** Bouclez votre carquois, cher lecteur. Mettez de la cire dans vos oreilles et attachez-vous au mât. Vous êtes sur le point d’être tenté.
* "Ne nous soumettez pas à la tentation", dit une célèbre prière. Les anciens savaient que nous sommes faibles. Ils savaient que nous ne pouvons pas résister. Ils ne priaient pas pour que nous disions "non" à la tentation. Ils savaient que cela ne se passerait pas ainsi. Ils imploraient plutôt le ciel d’éloigner la tentation de nous.
* Rien de tel qu’une petite tentation pour fluidifier les choses. Une roulette qui semble s’arrêter exactement où vous pensiez qu’elle le ferait… une jolie femme qui vous sourit dans le bus… un gâteau grand comme un sombrero et aussi riche que l’Eldorado — oh… que le ciel nous épargne !
* Mais la tentation la plus irrésistible, c’est celle d’obtenir quelque chose en l’échange de rien.
* "Les investisseurs recommencent à tâter le terrain boursier", rapporte un article de Reuters. "Même si les économies continuent de se contracter, les actions ont peut-être déjà commencé à tenir compte de la fin de la récession et du début d’une reprise".
* Le marché a montré un petit bout de sa cheville, ces derniers jours… nous faisant miroiter la perspective d’un peu d’amusement. Enfin — un rebond. Peut-être.
* Nous avons abaissé notre drapeau d’Alerte au Krach.
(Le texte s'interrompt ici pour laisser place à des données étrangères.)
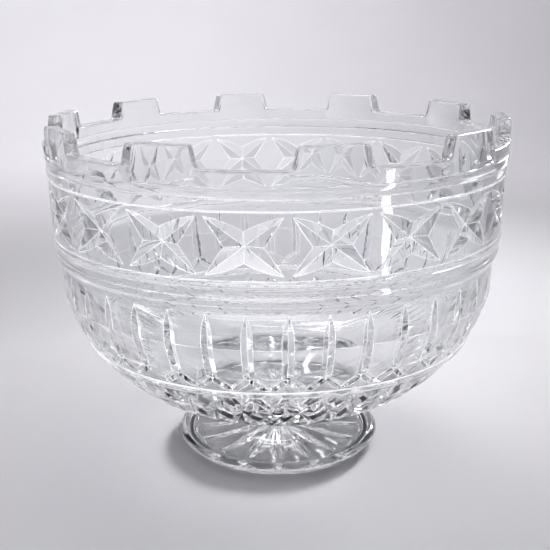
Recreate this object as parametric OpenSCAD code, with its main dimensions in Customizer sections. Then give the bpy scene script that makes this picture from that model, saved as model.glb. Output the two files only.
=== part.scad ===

Si nous avons raison, nous verrons les actions reprendre entre 20 et 50%. On entendra de plus en plus de gens parler de la fin de la récession… et d’un nouveau marché haussier.
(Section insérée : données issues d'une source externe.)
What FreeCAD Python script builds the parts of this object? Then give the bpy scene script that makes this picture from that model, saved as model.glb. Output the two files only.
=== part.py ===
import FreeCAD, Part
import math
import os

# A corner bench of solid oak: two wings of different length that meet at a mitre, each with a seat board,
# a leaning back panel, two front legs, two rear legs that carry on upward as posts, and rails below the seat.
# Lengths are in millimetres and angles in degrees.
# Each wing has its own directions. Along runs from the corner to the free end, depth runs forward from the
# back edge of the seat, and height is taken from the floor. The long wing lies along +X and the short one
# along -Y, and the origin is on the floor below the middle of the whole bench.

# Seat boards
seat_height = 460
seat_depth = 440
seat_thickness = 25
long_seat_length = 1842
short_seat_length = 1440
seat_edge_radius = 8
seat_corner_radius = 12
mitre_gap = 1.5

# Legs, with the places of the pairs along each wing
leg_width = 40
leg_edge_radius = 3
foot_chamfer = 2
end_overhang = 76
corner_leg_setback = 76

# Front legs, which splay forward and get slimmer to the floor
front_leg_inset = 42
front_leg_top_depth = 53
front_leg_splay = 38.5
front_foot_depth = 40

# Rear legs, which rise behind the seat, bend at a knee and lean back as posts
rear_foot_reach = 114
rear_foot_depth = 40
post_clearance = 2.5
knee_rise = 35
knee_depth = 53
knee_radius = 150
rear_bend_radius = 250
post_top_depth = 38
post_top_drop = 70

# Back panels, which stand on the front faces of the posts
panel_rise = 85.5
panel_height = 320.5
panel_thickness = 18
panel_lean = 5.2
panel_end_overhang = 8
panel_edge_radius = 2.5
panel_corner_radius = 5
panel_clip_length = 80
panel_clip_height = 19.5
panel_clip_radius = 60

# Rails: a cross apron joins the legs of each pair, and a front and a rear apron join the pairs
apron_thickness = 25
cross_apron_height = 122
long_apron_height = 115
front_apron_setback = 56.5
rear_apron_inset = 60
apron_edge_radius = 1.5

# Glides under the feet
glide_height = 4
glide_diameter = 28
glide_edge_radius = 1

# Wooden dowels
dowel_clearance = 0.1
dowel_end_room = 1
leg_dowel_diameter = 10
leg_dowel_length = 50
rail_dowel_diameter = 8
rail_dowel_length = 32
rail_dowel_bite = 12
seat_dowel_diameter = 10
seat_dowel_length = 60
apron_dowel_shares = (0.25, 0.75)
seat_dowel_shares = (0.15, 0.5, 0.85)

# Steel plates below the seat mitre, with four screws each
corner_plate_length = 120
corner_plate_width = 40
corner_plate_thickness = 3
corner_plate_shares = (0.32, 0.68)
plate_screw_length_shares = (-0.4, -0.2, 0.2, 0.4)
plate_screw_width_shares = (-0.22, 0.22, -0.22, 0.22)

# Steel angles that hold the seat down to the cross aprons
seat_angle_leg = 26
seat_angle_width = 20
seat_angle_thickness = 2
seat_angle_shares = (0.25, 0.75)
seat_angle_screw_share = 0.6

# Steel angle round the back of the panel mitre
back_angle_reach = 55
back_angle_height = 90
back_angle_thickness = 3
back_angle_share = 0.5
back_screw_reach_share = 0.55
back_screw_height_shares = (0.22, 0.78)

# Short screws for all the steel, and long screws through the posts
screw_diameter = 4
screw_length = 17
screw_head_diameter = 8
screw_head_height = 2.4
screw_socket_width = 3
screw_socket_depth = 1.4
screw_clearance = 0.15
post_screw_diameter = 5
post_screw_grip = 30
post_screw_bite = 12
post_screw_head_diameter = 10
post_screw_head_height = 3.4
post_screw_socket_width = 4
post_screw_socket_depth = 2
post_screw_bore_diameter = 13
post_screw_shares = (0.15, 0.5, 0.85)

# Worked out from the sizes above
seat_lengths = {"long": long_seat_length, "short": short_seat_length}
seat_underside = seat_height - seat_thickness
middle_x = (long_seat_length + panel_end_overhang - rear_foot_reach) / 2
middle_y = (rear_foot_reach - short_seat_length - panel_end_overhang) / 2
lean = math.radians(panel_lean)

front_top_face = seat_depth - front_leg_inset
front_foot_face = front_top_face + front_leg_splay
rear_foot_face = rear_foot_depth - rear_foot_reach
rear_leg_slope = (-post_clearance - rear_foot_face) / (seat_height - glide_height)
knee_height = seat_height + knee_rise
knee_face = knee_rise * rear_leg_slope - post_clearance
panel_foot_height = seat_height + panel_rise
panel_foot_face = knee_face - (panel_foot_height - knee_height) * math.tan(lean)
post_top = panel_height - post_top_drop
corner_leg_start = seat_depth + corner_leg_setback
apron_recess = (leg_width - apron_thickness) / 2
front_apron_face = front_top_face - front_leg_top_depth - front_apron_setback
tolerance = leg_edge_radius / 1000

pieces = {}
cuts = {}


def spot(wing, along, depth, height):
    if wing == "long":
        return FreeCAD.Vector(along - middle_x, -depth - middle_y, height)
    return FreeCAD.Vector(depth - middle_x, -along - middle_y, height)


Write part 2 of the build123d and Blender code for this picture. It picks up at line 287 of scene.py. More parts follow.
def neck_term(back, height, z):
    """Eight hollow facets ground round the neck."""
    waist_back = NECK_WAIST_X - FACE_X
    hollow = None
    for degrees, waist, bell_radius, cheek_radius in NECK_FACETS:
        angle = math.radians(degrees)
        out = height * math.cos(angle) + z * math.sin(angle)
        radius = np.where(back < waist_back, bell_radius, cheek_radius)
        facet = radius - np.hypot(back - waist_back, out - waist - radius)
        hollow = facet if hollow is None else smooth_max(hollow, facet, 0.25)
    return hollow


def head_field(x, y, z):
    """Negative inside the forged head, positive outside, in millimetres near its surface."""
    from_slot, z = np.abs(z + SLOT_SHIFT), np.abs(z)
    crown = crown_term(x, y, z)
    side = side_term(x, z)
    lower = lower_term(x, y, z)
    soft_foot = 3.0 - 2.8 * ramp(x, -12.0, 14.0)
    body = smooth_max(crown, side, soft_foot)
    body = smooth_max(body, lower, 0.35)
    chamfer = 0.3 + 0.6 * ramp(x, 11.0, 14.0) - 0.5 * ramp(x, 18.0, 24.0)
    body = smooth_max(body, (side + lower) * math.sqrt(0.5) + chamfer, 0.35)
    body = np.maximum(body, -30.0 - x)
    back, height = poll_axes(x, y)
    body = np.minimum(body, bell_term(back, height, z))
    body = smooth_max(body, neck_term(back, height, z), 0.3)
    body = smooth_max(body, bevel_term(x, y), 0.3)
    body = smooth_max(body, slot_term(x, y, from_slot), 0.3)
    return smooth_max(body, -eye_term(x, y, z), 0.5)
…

* General Motors a annoncé ne pas avoir besoin de deux milliards de dollars supplémentaires, la semaine dernière. Deux des plus grandes banques des Etats-Unis ont dit être à nouveau dans le vert. Même les chiffres des ventes au détail n’étaient pas aussi épouvantables qu’on le prévoyait.
* Notre conseil est d’écouter poliment tout cela — mais de ne pas le prendre trop au sérieux. Nous vivons une dépression. Si elle suit les dépressions précédentes, il semblera, pendant un temps, qu’il ne s’agit pas d’une dépression… mais d’une récession, qui est même en train de s’achever.
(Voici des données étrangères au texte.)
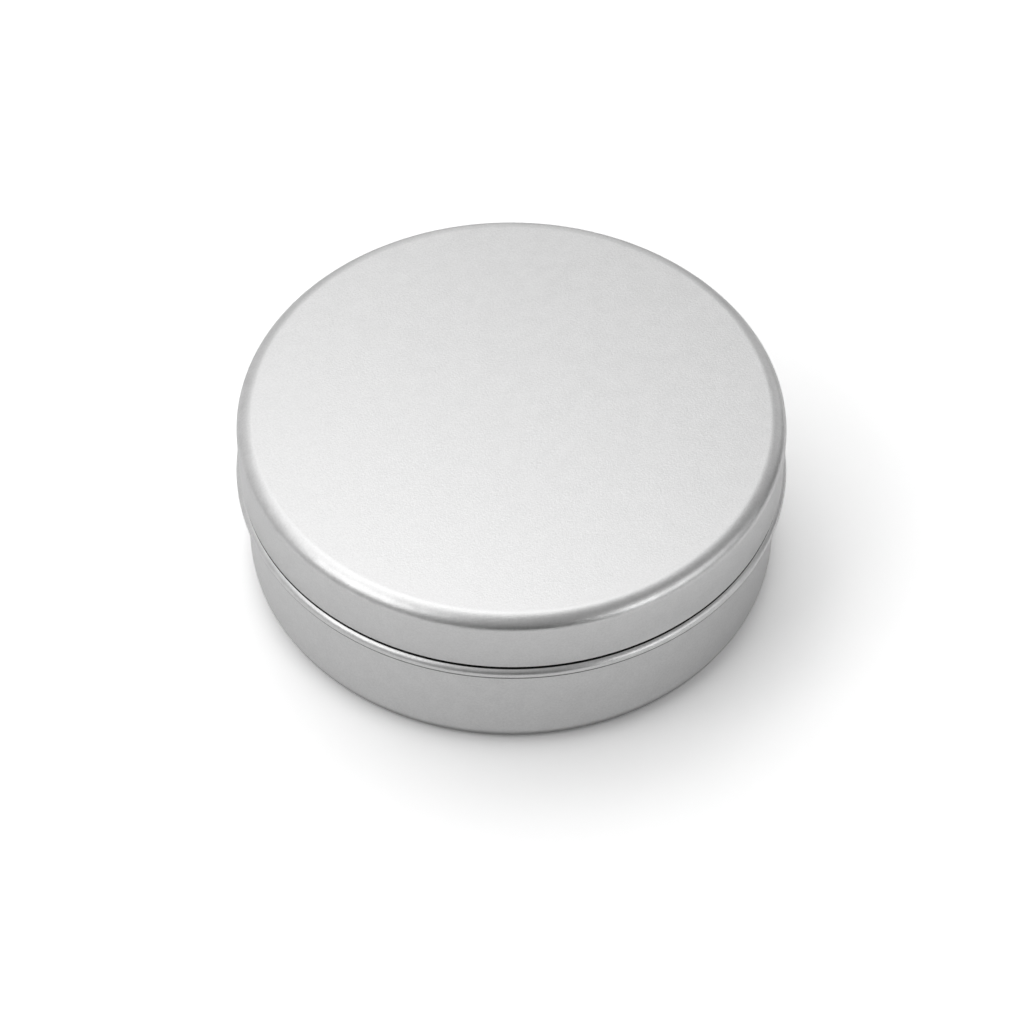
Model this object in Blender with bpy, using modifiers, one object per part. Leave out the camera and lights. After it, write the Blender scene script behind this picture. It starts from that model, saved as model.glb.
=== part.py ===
"""Round two-piece candy tin, drawn from thin aluminium sheet.

The base is one drawn cup: foot ring, rounded corner, straight wall, rolled bead, neck and
curled mouth. The lid is a second drawn cup that slips over the neck and stops above the bead.
Units are metres, +Z is up, and the origin is the middle of the face that the tin rests on.
"""
import bpy
from math import atan2, cos, pi, radians, sin, sqrt

MM = 0.001

# Driving sizes of the whole tin
LID_RADIUS = 43.0 * MM
OVERALL_HEIGHT = 30.5 * MM
SHEET = 0.4 * MM

# Lid
LID_DEPTH = 10.2 * MM
SHOULDER_RUN = 2.6 * MM
SHOULDER_DROP = 2.2 * MM

# Clearances between the lid and the base
SLIP_CLEARANCE = 0.35 * MM
MOUTH_GAP = 0.3 * MM
BEAD_GAP = 0.58 * MM

# Base
BEAD_RADIUS = 1.1 * MM
BEAD_PROUD = 0.6 * MM
BEAD_FILLET = 0.35 * MM
CURL_RADIUS = 0.9 * MM
CORNER_RADIUS = 3.8 * MM
FOOT_WIDTH = 1.9 * MM
RECESS_DEPTH = 0.5 * MM
RECESS_STEP = 1.4 * MM

# How finely the round stretches are cut
TURN_STEPS = 72
SHOULDER_STEPS = 6
BEAD_STEPS = 8
FILLET_STEPS = 2
CURL_STEPS = 9
CORNER_STEPS = 6
RECESS_STEPS = 5
MERGE_DISTANCE = 0.01 * MM

# Angles of the outlines, in radians
CURL_ROLL = radians(250)
SHARP_ANGLE = radians(35)

# Finish of the satin aluminium sheet
LID_COLOR = (0.78, 0.78, 0.78, 1.0)
BASE_COLOR = (0.76, 0.76, 0.76, 1.0)
SATIN_ROUGHNESS = 0.34

# Sizes and places that follow from the ones above
LID_EDGE_HEIGHT = OVERALL_HEIGHT - LID_DEPTH
LID_INNER_RADIUS = LID_RADIUS - SHEET
NECK_RADIUS = LID_INNER_RADIUS - SLIP_CLEARANCE
BEAD_CENTRE_RADIUS = LID_RADIUS + BEAD_PROUD - BEAD_RADIUS
FOOT_RADIUS = NECK_RADIUS - CORNER_RADIUS


def clear_scene():
    """Remove whatever the file held before."""
    for old in list(bpy.data.objects):
        bpy.data.objects.remove(old, do_unlink=True)


def make_collection(name):
    """New collection, linked to the scene."""
    collection = bpy.data.collections.new(name)
    bpy.context.scene.collection.children.link(collection)
    return collection


def arc(centre, radius, start, end, steps):
    """Points (radius, height) along a circle between two angles, both ends included."""
    points = []
    for i in range(steps + 1):
        angle = start + (end - start) * i / steps
        points.append((centre[0] + radius * cos(angle), centre[1] + radius * sin(angle)))
    return points


def shoulder():
    """Quarter ellipse from the lid's flat top over to its wall, above the lid's lower edge."""
    points = []
    for i in range(SHOULDER_STEPS + 1):
        angle = pi / 2 * (1 - i / SHOULDER_STEPS)
        radius = LID_RADIUS - SHOULDER_RUN * (1 - cos(angle))
        height = LID_DEPTH - SHOULDER_DROP * (1 - sin(angle))
        points.append((radius, height))
    return points


def lid_outline():
    """Outer skin of the lid, from the middle of its top down to its lower edge."""
    return [(0, LID_DEPTH)] + shoulder() + [(LID_RADIUS, 0)]


def bead_height():
    """Height of the bead's centre, which leaves the bead gap to the lid's inner lower corner."""
    reach = BEAD_RADIUS + BEAD_GAP
    inset = LID_INNER_RADIUS - BEAD_CENTRE_RADIUS
    return LID_EDGE_HEIGHT - sqrt(reach * reach - inset * inset)


def bead():
    """Rolled bead with a fillet to the wall above and below it, from top to bottom."""
    height = bead_height()
    fillet_centre_radius = NECK_RADIUS + BEAD_FILLET
    inset = fillet_centre_radius - BEAD_CENTRE_RADIUS
    reach = BEAD_RADIUS + BEAD_FILLET
    rise = sqrt(reach * reach - inset * inset)
    touch = atan2(rise, inset)
    upper = (fillet_centre_radius, height + rise)
    middle = (BEAD_CENTRE_RADIUS, height)
    lower = (fillet_centre_radius, height - rise)
    points = arc(upper, BEAD_FILLET, pi, pi + touch, FILLET_STEPS)
    points += arc(middle, BEAD_RADIUS, touch, -touch, BEAD_STEPS)[1:]
    points += arc(lower, BEAD_FILLET, pi - touch, pi, FILLET_STEPS)[1:]
    return points


def curl_centre():
    """Centre of the mouth's curl, as high as its gap to the inside of the lid lets it stand."""
    radius = NECK_RADIUS - CURL_RADIUS
    reach = CURL_RADIUS + MOUTH_GAP + SHEET
    heights = [OVERALL_HEIGHT - reach]
    for shoulder_radius, height in shoulder():
        inset = shoulder_radius - radius
        if abs(inset) < reach:
            heights.append(LID_EDGE_HEIGHT + height - sqrt(reach * reach - inset * inset))
    return (radius, min(heights))


def mouth_curl():
    """Curl of the mouth, from its hidden end over the top and out to the neck."""
    return arc(curl_centre(), CURL_RADIUS, CURL_ROLL, 0, CURL_STEPS)


def recess():
    """Cosine step from the foot ring up to the raised panel, and the panel to its middle."""
    foot_inner_radius = FOOT_RADIUS - FOOT_WIDTH
    points = []
    for i in range(RECESS_STEPS + 1):
        share = i / RECESS_STEPS
        radius = foot_inner_radius - RECESS_STEP * share
        points.append((radius, RECESS_DEPTH * (1 - cos(pi * share)) / 2))
    return points + [(0, RECESS_DEPTH)]


def base_outline():
    """Outer skin of the base, from the mouth's curl down to the middle of the underside."""
    corner = arc((FOOT_RADIUS, CORNER_RADIUS), CORNER_RADIUS, 0, -pi / 2, CORNER_STEPS)
    return mouth_curl() + bead() + corner + recess()


def turned_sheet(name, outline, height, collection):
    """Sheet-metal piece: its outer skin turned about the Z axis and thickened inward."""
    profile = bpy.data.meshes.new(name + "_profile")
    vertices = [(radius, 0, z) for radius, z in outline]
    edges = [(i, i + 1) for i in range(len(vertices) - 1)]
    profile.from_pydata(vertices, edges, [])
    piece = bpy.data.objects.new(name, profile)
    collection.objects.link(piece)
    piece.location = (0, 0, height)
    turn = piece.modifiers.new("turn", "SCREW")
    turn.axis = "Z"
    turn.angle = 2 * pi
    turn.steps = TURN_STEPS
    turn.render_steps = TURN_STEPS
    turn.use_merge_vertices = True
    turn.merge_threshold = MERGE_DISTANCE
    skin = piece.modifiers.new("sheet", "SOLIDIFY")
    skin.thickness = SHEET
    skin.offset = -1
    skin.use_even_offset = True
    skin.use_rim = True
    return piece


def smooth(piece):
    """Turn a piece's modifiers into its mesh and shade its round stretches smooth."""
    graph = bpy.context.evaluated_depsgraph_get()
    mesh = bpy.data.meshes.new_from_object(piece.evaluated_get(graph))
    mesh.name = piece.name
    profile = piece.data
    piece.modifiers.clear()
    piece.data = mesh
    bpy.data.meshes.remove(profile)
    mesh.shade_smooth()
    mesh.set_sharp_from_angle(angle=SHARP_ANGLE)


def satin_aluminium(name, color):
    """Matt, bead-blasted bare aluminium."""
    material = bpy.data.materials.new(name)
    material.use_nodes = True
    shader = material.node_tree.nodes["Principled BSDF"]
    shader.inputs["Base Color"].default_value = color
    shader.inputs["Metallic"].default_value = 1.0
    shader.inputs["Roughness"].default_value = SATIN_ROUGHNESS
    return material


def make_base(collection):
    """Drawn base, which stands on its foot ring."""
    base = turned_sheet("base", base_outline(), 0, collection)
    smooth(base)
    base.data.materials.append(satin_aluminium("base_sheet", BASE_COLOR))
    return base


def make_lid(collection):
    """Slip-on lid, whose origin is on the lift axis at its lower edge."""
    lid = turned_sheet("lid", lid_outline(), LID_EDGE_HEIGHT, collection)
    smooth(lid)
    lid.data.materials.append(satin_aluminium("lid_sheet", LID_COLOR))
    return lid


def main():
    """Build the closed tin."""
    clear_scene()
    tin = make_collection("candy_tin")
    make_base(tin)
    make_lid(tin)


main()
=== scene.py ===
"""Looks of the round candy tin: fine turned shells, satin aluminium and soft studio light.

Units are metres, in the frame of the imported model: +Z is up and the tin stands at Z = 0.
"""
from math import atan2, cos, pi, radians, sin, sqrt

import bpy
from mathutils import Matrix, Vector

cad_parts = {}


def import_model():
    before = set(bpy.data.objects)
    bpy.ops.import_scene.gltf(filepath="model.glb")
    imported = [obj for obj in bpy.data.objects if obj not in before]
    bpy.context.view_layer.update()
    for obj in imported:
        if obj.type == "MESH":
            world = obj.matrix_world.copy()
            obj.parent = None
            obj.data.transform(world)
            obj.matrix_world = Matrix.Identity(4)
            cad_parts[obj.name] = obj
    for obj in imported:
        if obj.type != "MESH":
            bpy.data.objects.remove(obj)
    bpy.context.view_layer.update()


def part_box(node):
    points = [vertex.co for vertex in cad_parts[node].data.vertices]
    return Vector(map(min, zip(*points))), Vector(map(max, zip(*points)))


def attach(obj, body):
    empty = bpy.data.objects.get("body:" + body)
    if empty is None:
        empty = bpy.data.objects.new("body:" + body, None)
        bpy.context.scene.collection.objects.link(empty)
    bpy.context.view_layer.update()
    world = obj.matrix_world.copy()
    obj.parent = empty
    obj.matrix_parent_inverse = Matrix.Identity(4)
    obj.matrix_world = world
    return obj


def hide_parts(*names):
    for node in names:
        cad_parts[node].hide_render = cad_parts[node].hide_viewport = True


MM = 0.001

# Camera, fitted to the outlines of the tin in the photograph. Lens and sensor are in millimetres
CAMERA_AIM = (0.14 * MM, 0.0, 5.87 * MM)
CAMERA_DISTANCE = 526.4 * MM
CAMERA_ELEVATION = radians(49.41)
CAMERA_ROLL = radians(0.284)
CAMERA_LENS = 114.4
CAMERA_SENSOR = 36.0

# Sizes of the sheet metal that the frame's boxes don't give, as in the part's source
SHEET = 0.4 * MM
SHOULDER_RUN = 2.6 * MM
SHOULDER_DROP = 2.2 * MM
SLIP_CLEARANCE = 0.35 * MM
BEAD_GAP = 0.58 * MM
BEAD_RADIUS = 1.1 * MM
BEAD_FILLET = 0.35 * MM
CURL_RADIUS = 0.9 * MM
CURL_ROLL = radians(250)
CORNER_RADIUS = 3.8 * MM
FOOT_WIDTH = 1.9 * MM
RECESS_DEPTH = 0.5 * MM
RECESS_STEP = 1.4 * MM

# Satin aluminium: its tone and roughness, a fine grain, and a soft mottle
LID_TONE = 0.78
BASE_TONE = 0.78
SATIN = 0.36
GRAIN_SIZE = 0.35 * MM
GRAIN_DEPTH = 0.03 * MM
GRAIN_TONE = 0.05
GRAIN_GLOSS = 0.03
GRAIN_HARSHNESS = 0.8
MOTTLE_SIZE = 2.5 * MM
MOTTLE_TONE = 0.015
MOTTLE_GLOSS = 0.015
MOTTLE_HARSHNESS = 0.5
NOISE_DETAIL = 3
NOISE_LOW = 0.3
NOISE_HIGH = 0.7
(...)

** De nombreuses personnes — sans doute la plupart — pensent encore que la crise n’est qu’une pause pour un modèle économique sain par ailleurs. Les gens attendent que les renflouements fassent effet… et que le consommateur américain se remette à acheter. Tel est le voeu le plus cher, au passage, du gouvernement chinois. Les Chinois détiennent l’équivalent de 1 400 milliards de dollars d’actifs libellés en dollars américains. Ils s’inquiètent de voir leur bas de laine perdre de sa valeur. Sauf que jusqu’à présent, c’est la seule chose qui ne perd PAS de valeur.
* Les pauvres Chinois ont commencé à dépenser leur argent juste avant que les choses ne tournent mal. Quelques-uns de leurs accords prestigieux ont été mis à mal :
* "La Chine perd des milliards sur des paris boursiers avant l’effondrement des marchés", titre gauchement le Financial Times. A la fin juin 2008, les Chinois détenaient plus de 100 milliards de dollars de valeurs américaines. Un mauvais timing. Mais l’effondrement du marché boursier américain rend les autres positions en dollars chinoises plutôt attractives. Le dollar a grimpé. La leçon qu’ont retenue les Chinois est la suivante : la chose la plus sûre à faire, c’est de continuer à prêter à votre plus grand client fauché.
* C’est une stratégie dangereuse. Mais les Chinois pensent que s’ils offrent assez de crédit au consommateur américain, ce dernier reviendra dans leur boutique. Et Ben Bernanke, un autre rêveur, a déclaré la semaine dernière que la récession pourrait prendre fin cette année.
* Les actions vont probablement grimper pendant quelques mois. Les nouvelles économiques seront meilleures. Le Dow pourrait dépasser les 10 000. Nous serons alors tentés de penser que les autorités sont plus douées, pour réparer les choses, que ce que laisse supposer leur réputation. Nous serons tentés de penser que ces renflouages et ces subventions ont bien fonctionné… et que maintenant, plutôt que de tourner le dos à la tentation… nous pouvons y céder en toute tranquillité.
* Soyez prudent, cher lecteur. Soyez prudent.